[Nummer 7]
Een goede gelegenheid.
Die arme hengelaars! zoo zoo luidt het oordeel van hen die met de bezigheid van wie zij aldus spottend beklagen niet bekend zijn. Zij begrijpen niet hoe het mogelijk is dat er in onzen tijd nog menschen zijn die er vermaak in kunnen scheppen om uren lang met het geduld van Job aan den waterkant te staan, te vergeefs hopend iets te vangen en honderdmaal het lokaas vernieuwend, dat telkens van den haak gerukt wordt zonder dat de dief er aan blijft hangen.

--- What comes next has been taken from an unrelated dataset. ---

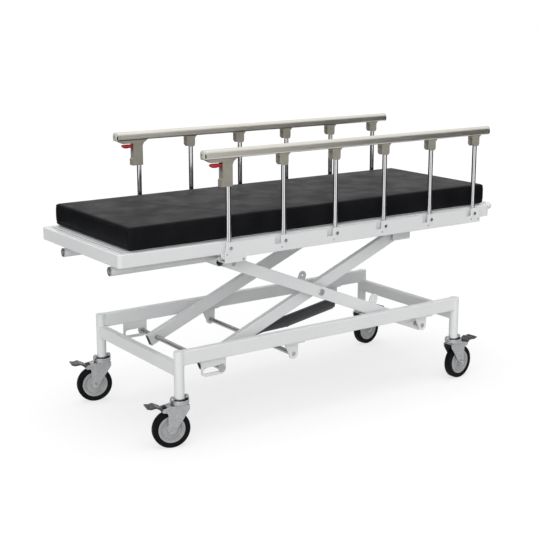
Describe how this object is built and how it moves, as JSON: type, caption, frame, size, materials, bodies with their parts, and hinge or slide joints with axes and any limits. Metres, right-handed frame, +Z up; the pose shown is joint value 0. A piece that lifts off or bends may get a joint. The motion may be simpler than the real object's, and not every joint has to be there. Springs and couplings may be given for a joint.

Voor hen die de vischvangst met den hengel beoefenen heeft zij nochtans zeer veel bekoorlijks, en het is ook inderdaad een aangename uitspanning. Het vermaak heeft echter, als ieder ander, ook zijn lasten en bezwaren, en een der voornaamste is wel dat men in vele gevallen een zeer ‘gevaarlijke’ houding moet aannemen. De Visscher op onze gravure doet daarvan de bittere ervaring op. Rustig over de leuning van de brug hangende en aan niets denkend dan aan zijn hengel. vermoedt hij niet dat deze of gene grappenmaker, als bij voorbeeld zijn vriend de jager, die met een goedgevulde weitasch vroolijk huiswaarts keert, in de verzoeking zou kunnen komen om.... klets!.... de verbeelding des lezers vulle het overige aan. Moge de hengelaar het niet kwalijk opnemen. dat zijn vriend van de goede gelegenheid, heeft gebruik gemaakt om zijn spierkracht te toonen!
een goede gelegenheid, naar david col. - salon van brussel in 1878.